"So yesterday was a crazy day.. am I right? Hahah.. I want to say thank you all for your help for reaching help. And thank you everyone who helped Tommy and I. Even those random men at the park. Thank you for helping me. So I came on here to say... thank you for the support and get well wishes and prayers. I saw it all on Twitter and everywhere on my laptop that I'm using. Wilbur has no clue I got my laptop. He's trying to keep me off the internet for a while." I said.
"I'm going to be thanking you each personally soon when Wilbur let's me go from his sight.. which will be in a month or a year.. ahah. Um. Thank you all of Wilburs friends who I recently met who reached out and asked if I was ok and offered to help in some way." I said. I read chat for a bit. I saw a few hate comments and that's all I ended up seeing.
"Someone asked about Tommy. Tommy.. I'm not sure I can't speak for him. All I know is that he doesn't believe a word I say and quite frankly I wouldn't ether. I say I'm fine but I'm literally disgusted by my own body. I feel dirty and my body hurts. I just want to cry and disappear in a hole. That's how I feel chat. Now.. I don't want any pitty comments. They don't help chat. They really don't. Everyone can be here for me but in the back of my head nobody is.. chat.. it hasn't been more than 24 hours and I still see him when I close my eyes. I'm scared to sleep. This is how I felt after my dad tried to hurt me and when my moms ex did.." I said. I sighed.

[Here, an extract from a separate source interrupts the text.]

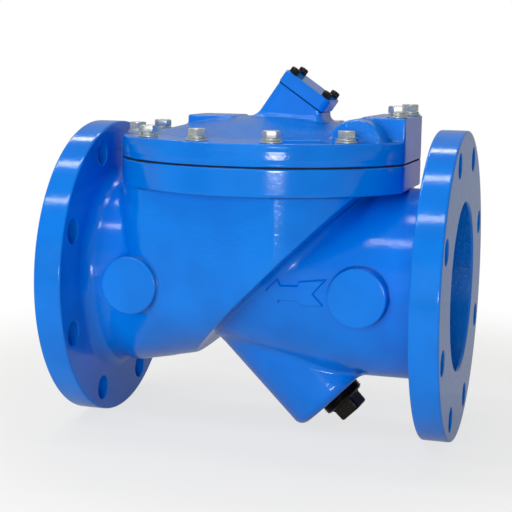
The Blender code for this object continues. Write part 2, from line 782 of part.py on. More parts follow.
def split_ring():
    washer = ring(
        "split_ring", SPRING_WASHER_OD / 2, BOLT_D / 2 + 0.3 * MM, SPRING_WASHER_THICKNESS, SMALL_ROUND
    )
    split = box(
        "split", (0, -SPRING_WASHER_SPLIT / 2, -MM), (SPRING_WASHER_OD, SPRING_WASHER_SPLIT / 2, 4 * MM)
    )
    return baked(combine(washer, "DIFFERENCE", [split]))


def cover_fasteners():
    washer_lift = STACK_GAP
    spring_lift = washer_lift + WASHER_THICKNESS + STACK_GAP
    head_lift = spring_lift + SPRING_WASHER_THICKNESS + STACK_GAP
    reach = BONNET_UNDERSIDE + BOLT_HOLE_FLOOR + BOLT_END_ROOM
    long_bolt = hex_bolt_mesh(BLOCK_TOP + head_lift - reach)
    short_bolt = hex_bolt_mesh(COVER_TOP + head_lift - reach)
    flat = ring("flat_ring", WASHER_OD / 2, BOLT_D / 2 + 0.4 * MM, WASHER_THICKNESS, 20)
    split = split_ring()
    for i, (x, y, z, turn) in enumerate(bolt_places(), 1):
        head = long_bolt if z > COVER_TOP + MM else short_bolt
        for name, source, lift, angle, finish in (
            ("cover_bolt", head, head_lift, turn * 5, ZINC),
            ("spring_washer", split, spring_lift, turn * 3 - 1.2, ZINC),
            ("flat_washer", flat, washer_lift, 0, ZINC),
        ):
            piece = add_object(f"{name}_{i:02d}", source.data)
            piece.location = (x, y, z + lift)
            piece.rotation_euler.z = angle
            finished(piece, finish)
    for source in (long_bolt, short_bolt, flat, split):
        bpy.data.objects.remove(source, do_unlink=True)


# Indicator port

def port_plate(name, low, high, length, width, corner):
    """A rounded rectangular plate parallel to the pedestal's face."""
    plate = box(name, (-length / 2, -width / 2, low), (length / 2, width / 2, high))
    rounded_edges(plate, corner, 3, lambda e: abs(e.verts[0].co.z - e.verts[1].co.z) > (high - low) / 2)
    return plate


def seat_on_pedestal(obj):
    obj.data.transform(Matrix.Translation(PEDESTAL_FACE) @ facing(PLATE_NORMAL))
    return obj


def indicator_port():
    low = GASKET_THICKNESS + 2 * GAP
    high = low + PLATE_THICKNESS
    length = PEDESTAL_LENGTH + 2 * PLATE_LIP
    width = PEDESTAL_WIDTH + 2 * PLATE_LIP
    plate = port_plate("indicator_cover_plate", low, high, length, width, PLATE_CORNER)
    rounded_edges(plate, PLATE_EDGE, 1, lambda e: min(v.co.z for v in e.verts) > high - 0.01 * MM)
    seat_on_pedestal(plate)
    combine(plate, "DIFFERENCE", [port_bores("plate_bores", 0, high + MM, None)])
    finished(plate, PAINT)
    gasket = port_plate(
        "indicator_gasket", GAP, GAP + GASKET_THICKNESS, PEDESTAL_LENGTH, PEDESTAL_WIDTH, PLATE_CORNER
    )
    seat_on_pedestal(gasket)
    combine(gasket, "DIFFERENCE", [port_bores("gasket_bores", 0, low, 0)])
    finished(gasket, GASKET)
    for i, (along, across) in enumerate(screw_places(), 1):
        finished(socket_screw(f"indicator_screw_{i}", along, across, high + STACK_GAP), BLACK_OXIDE)


def socket_screw(name, along, across, rest):
    """A socket head cap screw, from its head's underside at rest down into the pedestal."""
    tip = GAP - SCREW_GRIP
    head = cylinder(
        name,
        SCREW_HEAD_D / 2,
        plate_point(along, across, rest),
        plate_point(along, across, rest + SCREW_HEAD_HEIGHT),
        SMALL_ROUND,
    )
    rounded_edges(head, 0.4 * MM, 1, lambda e: True)
    shank = cylinder(
        name + "_shank",
        SCREW_D / 2,
        plate_point(along, across, tip),
        plate_point(along, across, rest + SCREW_HEAD_HEIGHT / 3),
        12,
    )
    socket = cylinder(
        name + "_socket",
        SCREW_SOCKET_AF / math.sqrt(3),
        plate_point(along, across, rest + SCREW_HEAD_HEIGHT - SCREW_SOCKET_DEPTH),
        plate_point(along, across, rest + SCREW_HEAD_HEIGHT + MM),
        6,
    )
    combine(head, "UNION", [shank])
    return combine(head, "DIFFERENCE", [socket])


# Plug

def drain_plug():
    """A square head pipe plug in the lower boss."""
    top = LOWER_BOSS_FACE + PLUG_SHOWS
    radius = PLUG_D / 2
    profile = [
        (0, top),
        (radius - 3 * MM, top),
        (radius, top - 2 * MM),
        (radius, LOWER_BOSS_FACE - PLUG_DEPTH + MM),
        (radius - MM, LOWER_BOSS_FACE - PLUG_DEPTH),
        (0, LOWER_BOSS_FACE - PLUG_DEPTH),
    ]
    plug = turned("drain_plug", profile, LOWER_BOSS_AXIS_POINT, SEAT_DOWN, MID_ROUND)
    half = PLUG_SQUARE / 2
    square = box("plug_square", (-half, -half, top - 4 * MM), (half, half, top + PLUG_SQUARE_HEIGHT))
    rounded_edges(square, 3 * MM, 2, lambda e: abs(e.verts[0].co.z - e.verts[1].co.z) > 4 * MM)
    rounded_edges(square, 1.5 * MM, 1, lambda e: min(v.co.z for v in e.verts) > top + PLUG_SQUARE_HEIGHT - MM)
    turn = Matrix.Rotation(PLUG_TURN, 4, "Z")
    square.data.transform(Matrix.Translation(LOWER_BOSS_AXIS_POINT) @ facing(SEAT_DOWN) @ turn)
    combine(plug, "UNION", [square])
    return finished(plug, BLACK_OXIDE)


# Flapper. Its own frame has its origin on the hinge line, X up the seat and Z out of it.

def flapper_profile():
    half = FLAPPER_THICKNESS / 2
    bead_out = BEAD_R + BEAD_WIDTH / 2
    bead_in = BEAD_R - BEAD_WIDTH / 2
    return [
        (0, half + FLAPPER_CROWN),
        (FLAPPER_R * 0.5, half + FLAPPER_CROWN),
        (FLAPPER_R * 0.62, half),
        (FLAPPER_R - 3 * MM, half),
        (FLAPPER_R, half - 3 * MM),
        (FLAPPER_R, 2 * MM - half),
        (FLAPPER_R - 2 * MM, -half),
        (bead_out, -half),
        (bead_out - 2 * MM, -half - BEAD_HEIGHT),
        (bead_in + 2 * MM, -half - BEAD_HEIGHT),
        (bead_in, -half),
        (0, -half),
    ]


def insert_holes(swing):
    holes = []
    for i in range(INSERT_HOLES):
        turn = 2 * math.pi * (i + 0.5) / INSERT_HOLES
        x = INSERT_HOLE_CIRCLE_R * math.cos(turn) - HINGE_ARM
        y = INSERT_HOLE_CIRCLE_R * math.sin(turn)
        top = FLAPPER_THICKNESS + FLAPPER_CROWN
        holes.append(cylinder(f"insert_hole_{i}", INSERT_HOLE_R, (x, y, 0), (x, y, top), 12))
    made = joined("insert_holes", holes)
    made.parent = swing
    return made


def flapper():
    swing = bpy.data.objects.new("flapper_swing", None)
    PARTS.objects.link(swing)
    swing.location = HINGE
    swing.rotation_euler.y = -SEAT_ANGLE
    bpy.context.view_layer.update()
    centre = (-HINGE_ARM, 0, 0)
    rubber = turned("flapper_rubber", flapper_profile(), centre, (0, 0, 1), 56, swing)
    half = ARM_THICKNESS / 2
    arm = box(
        "flapper_arm", (-ARM_REACH, -ARM_HALF_WIDTH, -half), (0, ARM_HALF_WIDTH, half), swing
    )
    barrel = cylinder(
        "flapper_barrel", BARREL_R, (0, -BARREL_HALF_LENGTH, 0), (0, BARREL_HALF_LENGTH, 0), 24, swing
    )
    room = INSERT_THICKNESS / 2 + GAP
    insert_room = cylinder(
        "insert_room", INSERT_R + GAP, (-HINGE_ARM, 0, -room), (-HINGE_ARM, 0, room), MID_ROUND, swing
    )
    pin_hole = cylinder(
        "flapper_pin_hole", PIN_R + PIN_CLEARANCE, (0, -PIN_HALF_LENGTH, 0), (0, PIN_HALF_LENGTH, 0), SMALL_ROUND, swing
    )
    combine(rubber, "UNION", [arm, barrel])
    combine(rubber, "DIFFERENCE", [insert_room, insert_holes(swing), pin_hole])
    finished(rubber, RUBBER)
    thick = INSERT_THICKNESS / 2
    insert = cylinder(
        "flapper_steel_disc", INSERT_R, (-HINGE_ARM, 0, -thick), (-HINGE_ARM, 0, thick), MID_ROUND, swing
    )
    finished(insert, STEEL)


def hinge_pin():
    low = HINGE - Vector((0, PIN_HALF_LENGTH, 0))
    high = HINGE + Vector((0, PIN_HALF_LENGTH, 0))
    return finished(cylinder("hinge_pin", PIN_R, low, high, SMALL_ROUND), STEEL)


clear_scene()
PARTS = collection("swing_non_return_valve")
CUTTERS = collection("cutters")
PAINT = material("blue_epoxy_paint", (0.011, 0.19, 0.74), 0.22, 0)
ZINC = material("zinc_plated_steel", (0.62, 0.63, 0.6), 0.32, 1)
BLACK_OXIDE = material("black_oxide_steel", (0.03, 0.03, 0.03), 0.4, 0.8)
STEEL = material("stainless_steel", (0.55, 0.55, 0.54), 0.35, 1)
RUBBER = material("nitrile_rubber", (0.02, 0.02, 0.02), 0.6, 0)
GASKET = material("gasket_sheet", (0.015, 0.015, 0.016), 0.7, 0)
valve_body()
bonnet_cover()
cover_gasket()
cover_fasteners()
indicator_port()
drain_plug()
hinge_pin()
flapper()
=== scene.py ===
# %% [markdown]
# # A painted iron check valve
#
# This notebook dresses a CAD model of a swing non-return valve: two sand castings in
# glossy blue epoxy, a black gasket between them, zinc plated fasteners and a black pipe plug.
# The CAD model is the fixed frame. Each piece here takes its place from it, and rides on
# one of its bodies, so that the flapper inside can still swing.

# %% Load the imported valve
import json
import math

import bpy
import numpy as np
from mathutils import Matrix, Vector


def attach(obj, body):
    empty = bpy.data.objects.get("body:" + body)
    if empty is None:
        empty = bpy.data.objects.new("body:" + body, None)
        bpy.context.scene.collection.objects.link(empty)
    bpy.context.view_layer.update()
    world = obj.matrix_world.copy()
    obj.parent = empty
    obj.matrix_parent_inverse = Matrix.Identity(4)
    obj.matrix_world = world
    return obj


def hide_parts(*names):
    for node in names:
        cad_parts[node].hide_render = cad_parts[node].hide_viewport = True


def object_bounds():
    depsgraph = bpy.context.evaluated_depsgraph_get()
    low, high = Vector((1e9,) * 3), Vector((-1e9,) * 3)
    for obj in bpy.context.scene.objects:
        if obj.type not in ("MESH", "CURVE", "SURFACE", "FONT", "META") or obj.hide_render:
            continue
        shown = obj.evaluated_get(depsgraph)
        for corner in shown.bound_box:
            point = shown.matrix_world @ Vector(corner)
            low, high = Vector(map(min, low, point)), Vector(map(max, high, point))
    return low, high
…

"But Tommy? God bless that man. Yeah chat. A man. I don't want anyone calling him a child anymore ok? He's a god damn man. While I ran some "men" saw me being chased. What did they do? Nothing. I cried for help. I was taken to an Alleyway chat. The man took me down one and tried to do things. I managed to escape and run." I said.
| dave_gamer: Tommy is a fucking bitch for leaving a girl behind.
"Oh fuck off dave_gamer. Tommy is a good man. He left because I made him leave. He wanted to stay but I didn't. He left to get help. He could have left me for dead but he got help. He was worried about me the entire time. He told me he didn't care about himself but rather how I was doing. Chat. Call him whatever you want but that man is selfless! God bless him. If he wasn't with me I would have been hurt. Worse than I am. He deserves the world chat. He really does. He's my hero. And what happened yesterday proves it." I said. I small smile appeared on my lips. I stayed quiet as I smiled for a good 10 seconds.
"Someone in chat asked if I am able to show my cuts. Um... I believe so. I'm wearing a pair of shorts because I have to switch the bandages every hour. So first one. My thigh. It's pretty big. That one hurt a lot. My wrist were tied in rope and you can see the purple still there. The cut on my face. From my top lip to my chin. And then.. my stab wound." I said standing up and pulling up one of Tommy's Hoodies I had stolen from him when I snuck into his house 3 days ago. I covered my boobs with the sleeves so only a bit of under boob showed. That's a surgery cut underneath my boob but the Stab is there." I said. I sat back down.
"Um... I hear Wilbur walking this way so.. thank you all for tuning in and I'll see when I can go live next ok? Chat, send your prayers to Tommy and wish him luck ok? He needs it more. Love you all" I said before ending the stream. I laid back on the wall of the bed right when Wilbur walked in. "You ok?" He asked leaning at the door. I nodded
"Be honest Valerie. You didn't want to eat or do much of anything. And mother isn't picking up for damn phone when a crisis happens" said Wilbur angry. He walked into the room and sat at the edge of the bed. "I'm fine will.... Have you spoken to Tommy's Parents? Is he ok? How is he doing?" I asked sitting up.
"You're worried about how he's doing even after what happened to you?" Asked Wilbur. I nodded. "Yes. So?" I asked.
"Same thing. Hardly eating, not even saying a thing to them. He's stuck in his room and doesn't leave beside use the bathroom." Said Will. "He needs to eat.. maybe if I told him to eat? Would he?" I asked. Wilbur looked at me.
"I understand he's your friend now too but why do you have such interest in him? Do you like Tommy, Valerie?" Asked Wilbur. I didn't say anything. "Not necessarily.. I'm just worried about him.. I care for him Wilbur. I mean he was hurt in a way too wasn't he?" I said.
"I saw how you ran to him and hugged him. That's not how you act with anyone else Valerie. You used to cry out for Mum or I when you used to get scared. You called for him in that moment. All you care is if he's ok. So. Tell me. Do you have feelings for Tommy?" Asked Wilbur.